# General Topics > Member of the Month >  I'm Back

## Jen

Hey everyone!

I apologize for my absence from the forums for the past few months.  My husband and I had a lot of personal things going on.   Well I am back, ready for action and hoping to get the MOTW going again.

That being said, please start sending in those recommendations again!!  Once I have a few we can get the ball rolling again, hopefully we can get them started with in the next couple of weeks.  

The more recommendations we get, the faster it can get put into play!

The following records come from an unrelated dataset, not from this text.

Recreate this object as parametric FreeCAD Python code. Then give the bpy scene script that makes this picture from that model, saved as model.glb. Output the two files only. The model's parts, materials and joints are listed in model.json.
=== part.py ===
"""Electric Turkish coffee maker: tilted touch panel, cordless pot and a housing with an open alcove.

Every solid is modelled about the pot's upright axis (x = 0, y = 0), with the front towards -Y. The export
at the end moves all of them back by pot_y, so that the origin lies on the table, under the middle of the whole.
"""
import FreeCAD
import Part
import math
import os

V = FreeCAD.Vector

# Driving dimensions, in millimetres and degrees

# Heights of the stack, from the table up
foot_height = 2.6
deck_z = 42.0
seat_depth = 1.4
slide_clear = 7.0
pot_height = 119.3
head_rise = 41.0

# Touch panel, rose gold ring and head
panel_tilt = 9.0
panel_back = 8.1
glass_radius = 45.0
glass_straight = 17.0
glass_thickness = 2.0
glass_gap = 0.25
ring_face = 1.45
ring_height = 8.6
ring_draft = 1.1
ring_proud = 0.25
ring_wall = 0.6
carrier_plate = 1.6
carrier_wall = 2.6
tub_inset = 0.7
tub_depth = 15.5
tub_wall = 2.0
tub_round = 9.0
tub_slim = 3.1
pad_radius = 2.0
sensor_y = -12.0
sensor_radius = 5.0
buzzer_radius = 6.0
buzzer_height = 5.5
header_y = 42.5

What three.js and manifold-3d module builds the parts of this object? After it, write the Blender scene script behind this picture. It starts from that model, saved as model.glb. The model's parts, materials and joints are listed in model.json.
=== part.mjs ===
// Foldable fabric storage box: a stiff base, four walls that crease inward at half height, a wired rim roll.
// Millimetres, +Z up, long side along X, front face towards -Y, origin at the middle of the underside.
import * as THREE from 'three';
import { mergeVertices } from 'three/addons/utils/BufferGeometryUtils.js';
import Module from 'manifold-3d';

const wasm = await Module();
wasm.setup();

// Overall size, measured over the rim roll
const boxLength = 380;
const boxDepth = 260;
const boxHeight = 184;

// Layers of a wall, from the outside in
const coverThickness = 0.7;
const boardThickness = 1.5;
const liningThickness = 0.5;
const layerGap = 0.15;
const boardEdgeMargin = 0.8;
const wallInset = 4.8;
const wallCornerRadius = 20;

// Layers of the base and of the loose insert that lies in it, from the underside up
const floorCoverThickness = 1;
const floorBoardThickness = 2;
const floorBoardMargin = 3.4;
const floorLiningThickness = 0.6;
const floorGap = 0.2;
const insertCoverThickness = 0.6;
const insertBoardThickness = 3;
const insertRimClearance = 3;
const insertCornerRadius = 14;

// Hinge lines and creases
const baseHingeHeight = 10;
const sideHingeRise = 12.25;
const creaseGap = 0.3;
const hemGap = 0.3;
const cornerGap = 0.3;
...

As before, you can post nominations in the main part of this forum section, or email me at jen@jenstefrogs.com with the subject titled "MOTW"

Looking forward to them!

----------



----------


## Colleen/Jerrod

> Hey everyone!
> 
> I apologize for my absence from the forums for the past few months.  My husband and I had a lot of personal things going on.   Well I am back, ready for action and hoping to get the MOTW going again.
> 
> That being said, please start sending in those recommendations again!!  Once I have a few we can get the ball rolling again, hopefully we can get them started with in the next couple of weeks.  
> 
> The more recommendations we get, the faster it can get put into play!
> 
> As before, you can post nominations in the main part of this forum section, or email me at jen@jenstefrogs.com with the subject titled "MOTW"
> ...


Wekcome back Jenna  :Big Grin:

----------


## Jen

Thank you!!   It felt really good to sign on again and start reading through threads!

----------


## Heather

Welcome back! We missed you!

----------


## Lynn

Hooray !!!!
We missed you !
Lynn

----------


## Jen

Thank you guys!   Have been having fun reading through posts from the past few months.

----------